If Faust marked the moment in the history of signs in which there was no awareness of the paradigmatic axis, the Interpretation of dreams conducts the analysis of signs solely according to the place values of discrete elements. It does not establish the status of a symbol in the classical sense – in other words, a transcendental signified, which previously absorbed all words. In this place there are now separate subsystems of signifiers, in which the parts of the rebus must be tentatively placed until they fit into a subsystem. (p.274)

With Freud, dream interpretation presupposes cutting apart any continuous series of images before syllables or words can substitute for them. (p.274)

All of Freud’s case histories demonstrate that the romanticism of the soul has yielded to a materialism of the written sign. (p. 283)

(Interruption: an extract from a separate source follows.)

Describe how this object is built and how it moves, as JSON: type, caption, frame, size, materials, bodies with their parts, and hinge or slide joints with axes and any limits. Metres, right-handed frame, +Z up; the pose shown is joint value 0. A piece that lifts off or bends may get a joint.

Psychoanalysis occupies the systemic position taken by Poetry in the discourse network of 1800. The position consists in the place of initiation. If voices and dream images are to be grounded in the logic of the signifier, they must first cross the threshold of psychoanalysis. (..) The discourse network of 1900 places all discourse against the background of white noise; the primal soup itself appears in psychoanalysis, but only to be articulated and thus sublimated via writing proper.

A simulacrum of madness

Literature in the discourse network of 1900 is a simulacrum of madness. As long as and insofar someone writes, his delirium is protected from the loss of the word. (305)

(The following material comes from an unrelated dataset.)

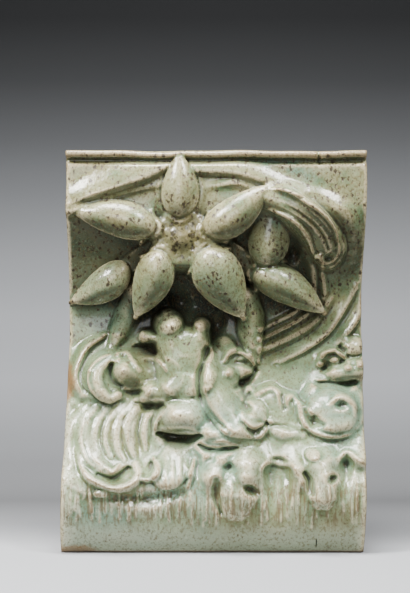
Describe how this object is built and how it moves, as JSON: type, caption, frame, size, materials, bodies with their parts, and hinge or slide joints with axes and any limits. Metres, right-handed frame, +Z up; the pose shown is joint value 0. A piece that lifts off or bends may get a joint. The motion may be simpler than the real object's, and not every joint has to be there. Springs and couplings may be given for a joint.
{
  "type": "relief frieze tile",
  "caption": "Glazed stoneware bas-relief panel: a hollow-backed frieze tile with a deep cove, carved with starfish, bladder-wrack and curling waves.",
  "frame": {"origin": "middle of the underside's width, on the flat base, 62 mm in front of the back plane", "axes": "+Z up, +X to the right of someone facing the carving, +Y towards the back; the carving faces -Y"},
  "size_m": [0.365, 0.1389, 0.478],
  "materials": {
    "glaze": "glossy celadon-green stoneware glaze with brown speckles, breaking to warm buff on edges"
  },
  "bodies": {
    "root": {"relief_tile": "glaze"}
  },
  "joints": []
}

Writing circa 1900 necessarily addresses operations and apparatuses as the only two approaches to the real. In fact, there can be no miniature portraits of the real, as they were cherished by inwardness and produced by the imagination. Circumstances that are composed by many individual details escape the grasp of any hermeneutics; they have to be scored up and denumerated. The reason is simple: there are only constructed facts or circumstances. Programs, diagrams and number exist in order to encode the real (328).

What is the discourse network of 2000?

Is it maybe the discourse of digital (and maybe wireless) networks?